**WHAT IS ASKED:** Work through the material below and count the lines holding the word "materials"; give that count and nothing more.

»»

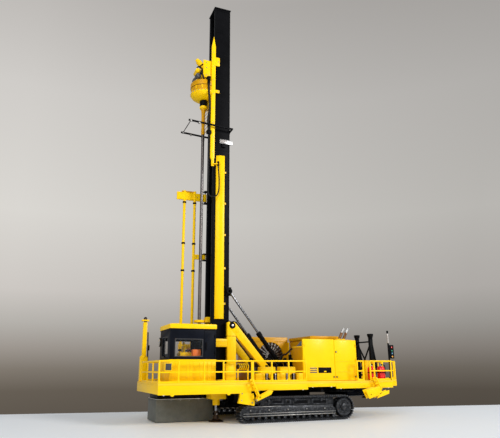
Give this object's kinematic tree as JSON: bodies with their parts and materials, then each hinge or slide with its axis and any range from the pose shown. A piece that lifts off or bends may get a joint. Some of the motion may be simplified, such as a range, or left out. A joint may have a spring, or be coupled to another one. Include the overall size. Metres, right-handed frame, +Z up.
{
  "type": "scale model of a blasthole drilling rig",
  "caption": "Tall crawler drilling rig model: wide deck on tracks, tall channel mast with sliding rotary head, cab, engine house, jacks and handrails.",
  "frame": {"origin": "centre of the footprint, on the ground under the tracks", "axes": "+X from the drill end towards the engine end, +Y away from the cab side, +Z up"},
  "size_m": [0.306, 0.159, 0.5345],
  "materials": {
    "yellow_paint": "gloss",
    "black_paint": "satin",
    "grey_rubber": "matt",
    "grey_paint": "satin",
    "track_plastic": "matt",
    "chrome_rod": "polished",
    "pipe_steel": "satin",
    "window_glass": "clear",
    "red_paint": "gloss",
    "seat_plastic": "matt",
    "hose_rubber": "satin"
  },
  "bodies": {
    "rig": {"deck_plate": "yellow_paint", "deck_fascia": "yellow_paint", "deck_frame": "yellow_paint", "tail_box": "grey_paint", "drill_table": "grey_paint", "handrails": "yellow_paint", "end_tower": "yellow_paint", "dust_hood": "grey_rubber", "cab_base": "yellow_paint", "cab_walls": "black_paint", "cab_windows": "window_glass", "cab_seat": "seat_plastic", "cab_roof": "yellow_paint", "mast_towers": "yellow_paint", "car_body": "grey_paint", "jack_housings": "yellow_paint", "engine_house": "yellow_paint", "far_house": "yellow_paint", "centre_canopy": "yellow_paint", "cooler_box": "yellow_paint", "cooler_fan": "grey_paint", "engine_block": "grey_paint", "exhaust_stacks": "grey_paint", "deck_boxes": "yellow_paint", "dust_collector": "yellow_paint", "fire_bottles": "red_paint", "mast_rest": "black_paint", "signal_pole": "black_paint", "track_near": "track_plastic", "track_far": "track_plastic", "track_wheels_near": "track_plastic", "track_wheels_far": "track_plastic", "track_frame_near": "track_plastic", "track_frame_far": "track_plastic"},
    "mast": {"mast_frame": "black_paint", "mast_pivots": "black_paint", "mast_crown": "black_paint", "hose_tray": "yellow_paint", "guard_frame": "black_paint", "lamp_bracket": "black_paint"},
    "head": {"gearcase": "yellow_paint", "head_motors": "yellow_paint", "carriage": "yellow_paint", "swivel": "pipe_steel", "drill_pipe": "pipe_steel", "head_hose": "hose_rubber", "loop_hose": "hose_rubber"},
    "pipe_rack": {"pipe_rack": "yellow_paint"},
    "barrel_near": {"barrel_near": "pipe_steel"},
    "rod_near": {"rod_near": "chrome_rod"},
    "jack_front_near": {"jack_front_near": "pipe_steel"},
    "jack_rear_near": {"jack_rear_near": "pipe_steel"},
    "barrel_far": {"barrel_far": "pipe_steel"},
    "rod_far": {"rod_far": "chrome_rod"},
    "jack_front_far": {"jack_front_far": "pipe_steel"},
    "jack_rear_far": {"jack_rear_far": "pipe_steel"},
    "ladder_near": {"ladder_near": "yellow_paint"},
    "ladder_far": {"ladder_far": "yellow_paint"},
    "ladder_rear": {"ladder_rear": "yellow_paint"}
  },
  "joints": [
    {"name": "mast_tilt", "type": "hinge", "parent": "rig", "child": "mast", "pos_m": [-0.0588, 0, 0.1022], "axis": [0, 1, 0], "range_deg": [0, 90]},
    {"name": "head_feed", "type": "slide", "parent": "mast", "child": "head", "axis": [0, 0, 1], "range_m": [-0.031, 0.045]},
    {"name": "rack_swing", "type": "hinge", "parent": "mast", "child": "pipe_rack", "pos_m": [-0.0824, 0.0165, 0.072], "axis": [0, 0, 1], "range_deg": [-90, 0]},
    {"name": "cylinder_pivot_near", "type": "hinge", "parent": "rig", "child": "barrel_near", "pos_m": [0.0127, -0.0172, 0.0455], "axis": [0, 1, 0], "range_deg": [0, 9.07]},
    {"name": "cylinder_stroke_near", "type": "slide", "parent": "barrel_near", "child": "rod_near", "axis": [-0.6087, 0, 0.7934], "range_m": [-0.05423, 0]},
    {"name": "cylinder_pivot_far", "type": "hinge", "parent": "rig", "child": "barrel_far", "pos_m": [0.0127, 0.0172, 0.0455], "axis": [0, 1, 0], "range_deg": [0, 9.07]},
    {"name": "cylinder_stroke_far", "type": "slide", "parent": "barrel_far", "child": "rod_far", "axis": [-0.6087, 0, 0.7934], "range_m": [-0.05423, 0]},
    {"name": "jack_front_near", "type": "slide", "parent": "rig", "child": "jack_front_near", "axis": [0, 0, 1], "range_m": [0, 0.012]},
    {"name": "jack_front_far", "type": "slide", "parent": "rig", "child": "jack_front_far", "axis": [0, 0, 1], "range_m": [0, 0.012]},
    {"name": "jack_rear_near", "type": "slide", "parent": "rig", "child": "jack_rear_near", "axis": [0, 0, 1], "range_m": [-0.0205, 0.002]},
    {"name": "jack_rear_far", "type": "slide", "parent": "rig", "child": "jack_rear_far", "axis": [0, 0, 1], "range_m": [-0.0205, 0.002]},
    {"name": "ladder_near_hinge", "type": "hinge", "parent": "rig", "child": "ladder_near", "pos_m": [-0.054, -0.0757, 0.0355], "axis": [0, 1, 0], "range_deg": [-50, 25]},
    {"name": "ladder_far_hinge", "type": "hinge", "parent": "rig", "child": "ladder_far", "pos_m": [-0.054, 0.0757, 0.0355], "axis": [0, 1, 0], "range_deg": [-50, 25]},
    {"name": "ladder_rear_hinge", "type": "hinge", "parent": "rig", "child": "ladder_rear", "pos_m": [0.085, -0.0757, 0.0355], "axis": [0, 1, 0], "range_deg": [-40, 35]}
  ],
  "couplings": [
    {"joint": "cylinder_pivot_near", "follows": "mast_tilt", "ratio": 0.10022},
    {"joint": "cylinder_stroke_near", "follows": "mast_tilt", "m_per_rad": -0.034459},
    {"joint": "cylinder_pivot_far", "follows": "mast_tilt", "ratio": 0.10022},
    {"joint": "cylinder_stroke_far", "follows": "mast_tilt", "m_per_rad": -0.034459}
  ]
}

««

**OUTPUT:** 2